Tale segmento è già oggi particolarmente vulnerabile da un punto di vista economico, il 28,5% è a rischio di povertà o esclusione sociale. Lo è dal punto di vista della salute e dei bisogni di assistenza, perché sta in peggiori condizioni sia in termini di multicronicità che di disabilità. Lo è dal punto di vista del rischio di solitudine, dato il forte logoramento e lariduzione dell’estensione delle reti di aiuto informale soprattutto familiari, alimentato dalla permanente bassa fecondità.
Poco si sta facendo per far fronte a questa grave criticità. Eppure il problema già esiste.
Basta pensare alla vicenda della riforma sulla non autosufficienza, che è stata varata nel 2023 e che necessitava di 7 miliardi, ma che non è stata finanziata dal governo neanche con 1 euro. Basta pensare alla riduzione della platea dei percettori di sostegno contro la povertà.
Le madri sole con figli rappresentano un altro segmento di famiglie da attenzionare, perché particolarmente vulnerabile e a rischio di povertà ed esclusione sociale, che coinvolge sia le madri che i figli. I dati dell’Istat mostrano che tali famiglie monoparentali hanno maggiori difficoltà a far fronte ad imprevisti di natura economica, a riscaldare la casa in modo adeguato, a permettersi almeno una settimana all’anno di vacanza lontani da casa, o a pagare le bollette. Rischi questi che derivano anche da una condizione lavorativa più difficile e precaria.
Le madri sole a rischio di povertà o esclusione sociale sono il 31,6%, se hanno figli minori il dato arriva al 41,9%. Soprattutto i nuclei monogenitore che si formano all’indomani di una separazione o di un divorzio si trovano in questa situazione. La separazione è spesso un momento di passaggio verso la povertà. Le madri che hanno bisogno di un assegno di mantenimento per i figli sono anche vittime di mancati pagamenti, o per difficoltà oggettive dell’ex marito, impoverito anche lui dalla separazione, o, purtroppo, anche per altri motivi. In altri Paesi l’assegno di separazione viene anticipato dallo Stato. In Italia no. Di questa tipologia familiare si parla assai poco.
Eppure è una delle più colpite dalla povertà.

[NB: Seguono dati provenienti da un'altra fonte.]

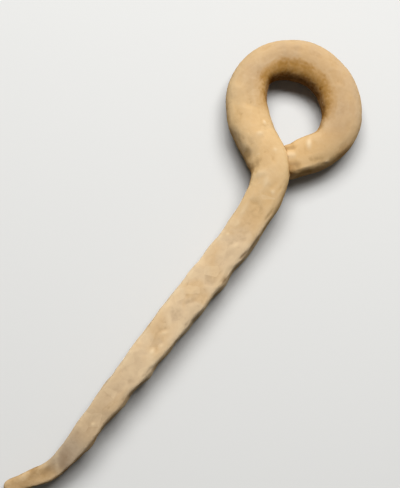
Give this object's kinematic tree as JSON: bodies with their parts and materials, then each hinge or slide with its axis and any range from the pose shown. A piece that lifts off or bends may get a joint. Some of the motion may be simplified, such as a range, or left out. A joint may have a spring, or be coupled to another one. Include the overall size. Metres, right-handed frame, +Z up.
{
  "type": "nail hook",
  "caption": "Forged iron nail hook: round bar bent to a closed eye, with a hammered square shank that tapers to a blunt turned tip.",
  "frame": {"origin": "middle of the eye, at the height of the middle of the bar that forms it", "axes": "+Z up out of the plane of the eye, as the hook lies; the shank runs along -Y; +X is the side on which the bar's end closes the eye"},
  "size_m": [0.0404, 0.1543, 0.0143],
  "materials": {
    "iron": "matte tan rust over forged iron"
  },
  "bodies": {
    "root": {"nail_hook": "iron"}
  },
  "joints": []
}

Queste due tipologie familiari sono invisibili nelle politiche di questo governo. Di loro non ci si occupa. Per motivi ideologici, si resta ancorati ad un unico modello famigliare, le coppie con figli, preferibilmente due o più, che non rappresentano né rappresenteranno in futuro la maggioranza delle famiglie, ma una delle forme familiari esistenti.
E non a caso stiamo parlando di due tipologie con a capo donne. Se indaghiamo e andiamo a fondo nelle pieghe di tanti problemi sociali e demografici, comprese le nascite, ritroviamo al centro il grave disagio delle donne.
Affrontare i loro problemi pare, a taluni, uno spreco di risorse, o inutile assistenzialismo. Al contrario, dobbiamo imparare una volta per tutte che investire sul tenore di vita, sulla cura, sul bisogno di lavoro negato a metà della popolazione femminile, sul loro benessere, richiama innanzitutto a un dovere perequativo uno Stato democratico e civile. Ma comporta anche un ritorno non solo in termini di qualità della vita per l’intera collettività, ma anche di nuova linfa per l’economia del Paese.